The event of ghostly zones at night require from us day laborers a partaking of a marginalised imaginary that narrates the night as the straining effort of repeated movements and muscular microphysics committed to effecting the imperceptible – the work of hiding work done. Night cleaning in the city is an event with momentary portals onto it, the aquarium tank greens and blues of office building windows, and the in streets below the sweeping and shuffling additions to waiting landfills are accompanied by the sonic signatures of deep ocean nights, the sonar pings of traffic lights and the sonorous whale songs of transport rigs braking.
“I would like to call an event the face to face with nothingness. This sounds like death. Things are not so simple. There are many events whose occurrence doesn't offer any matter to be confronted, many happenings inside of which nothingness remains hidden and imperceptible, events without barricades. They come to us concealed under the appearance of everyday occurrences. To become sensitive to their quality as actual events, to become competent in listening to their sound underneath silence or noise, to become open to `It happens that' rather than to `What happens', requires at the very least a high degree of refinement in the perception of small differences.''
Jean-Francois Lyotard
Peregrinations: Law, Form, Event (Columbia University Press, New York)
From Night Cleaners...
"The night cleaners of London don't think of themselves as cleaners. They're sure, or at least they fervently hope, that stooping for a living while the rest of the city sleeps is just a temporary phase. The majority are from Africa. Memories of butchered relatives and hazardous exoduses are lodged raw in their minds. But they also harbour lofty ambitions of becoming retail champs and shipping magnates. In their few off-hours they watch CNN and pore over the international finance pages of the broadsheets hoping to glean information that they can use when they return to Africa to set up small import-export businesses. Few succeed.

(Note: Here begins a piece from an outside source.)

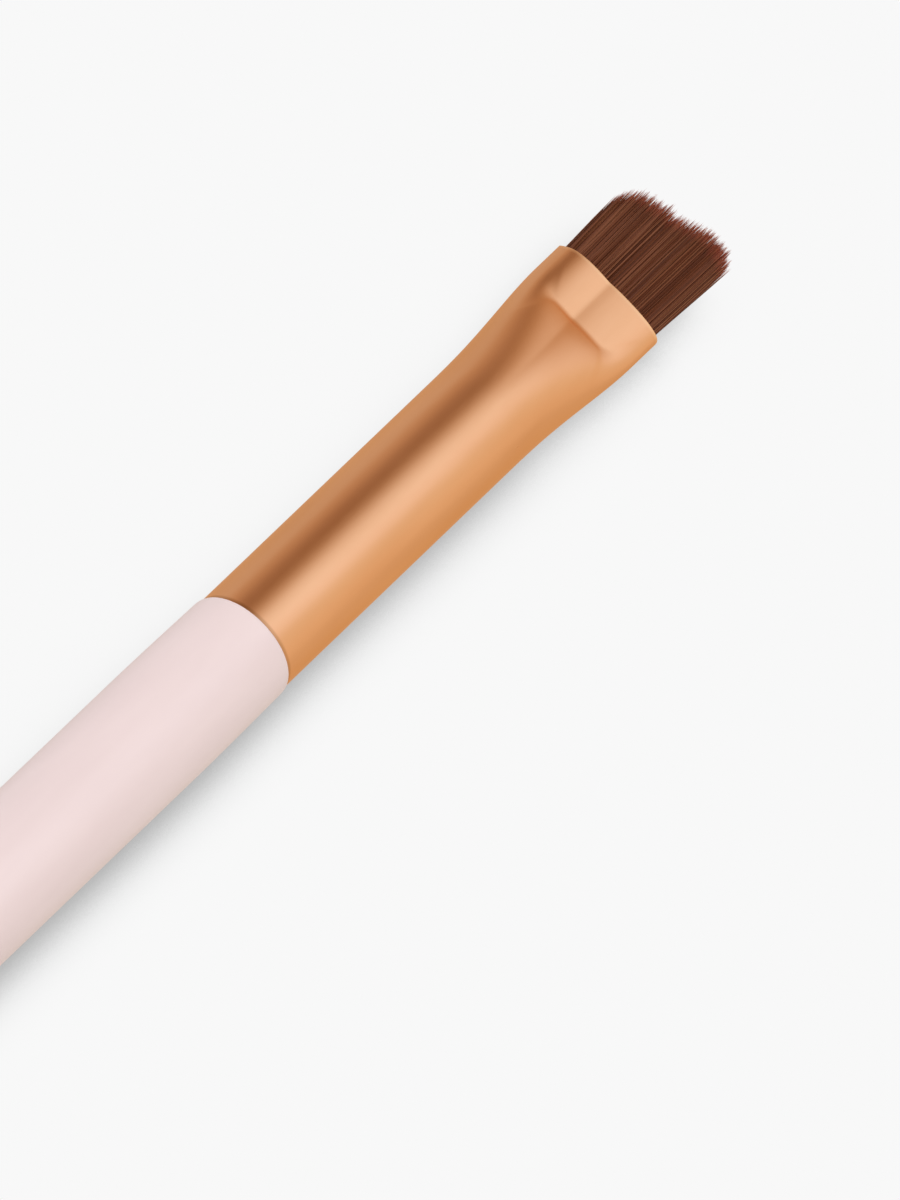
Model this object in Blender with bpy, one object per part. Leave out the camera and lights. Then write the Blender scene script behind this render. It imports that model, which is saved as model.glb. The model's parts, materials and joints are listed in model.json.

"The London that they see is a negative universe of public assaults and of swaggering, feral kids. An ungodly realm of out-of-towners on the lash, out-of-control girls spewing obscenities and undercooked kebabs. A mental asylum where the pursuit of idiot pleasures has become, unknown to most of the people who live there, a fatal addiction. They dream of another place, an over-the-rainbow utopia which, more often than not, turns out to be...
"Each cleaner is an underpaid, under-liveried King Canute trying to push back the tide of over-consumption to which the city is prey. They talk with disbelief at the six tonnes of waste that the West End hotels produce each day of the week. They can rattle down a largely deserted street in their refuse trucks and know, according to which micro-section of the London borough they're in, how overflowing the pavements will be by 1am or 3am.
"Pleasure, far from being spontaneous and unpredictable, is easily calibrated. The end of each month is the worst time: Londoners are pay-check flush, waving wads of £20 notes or flashing their credit cards, celebrating their temporary liquidity by pissing and upchucking everywhere. The cleaners, present at a party from which they feel estranged, shake their heads at such ritualised abandon. The city's night-life seems to them to be a collective insanity. They see party goers as nocturnal creatures, reckless beasts who slip into the city under cover of darkness to cause mayhem.
"Cleaners strive to make early-commute Londoners think that there has been an overnight snowstorm. Every day should be a new day, a tabula rasa rather than a palimpsest. They try to abolish all traces of the previous day. If the city is a text, then cleaners do their best to erase the jottings and doodles that have been inscribed on it.
"They operate in the aftermath. After the gold rush. They are instant archaeologists, rapid-response stoopers for syringes, fag ends, gig stubs, demonstration placards. They're also alive to the present and future immiseration of the city, gazing impotently at an anti-spectacle of ragged trolls snouting through bins for half-smoked cigarettes and half-eaten burgers; homeless guys clambering into the bottle-recycling skips to sleep; crazies launching themselves head-first at brick walls. It's left to them to mop up after suicidees jump from high rises or deranged junkies hurl infant children from balconies. A hardened lot, not prone to sentiment, few can stop themselves holding back tears when they recall the first time they arrived on such a scene and were confronted with dispersed chunks of blood, bones and crushed cloth.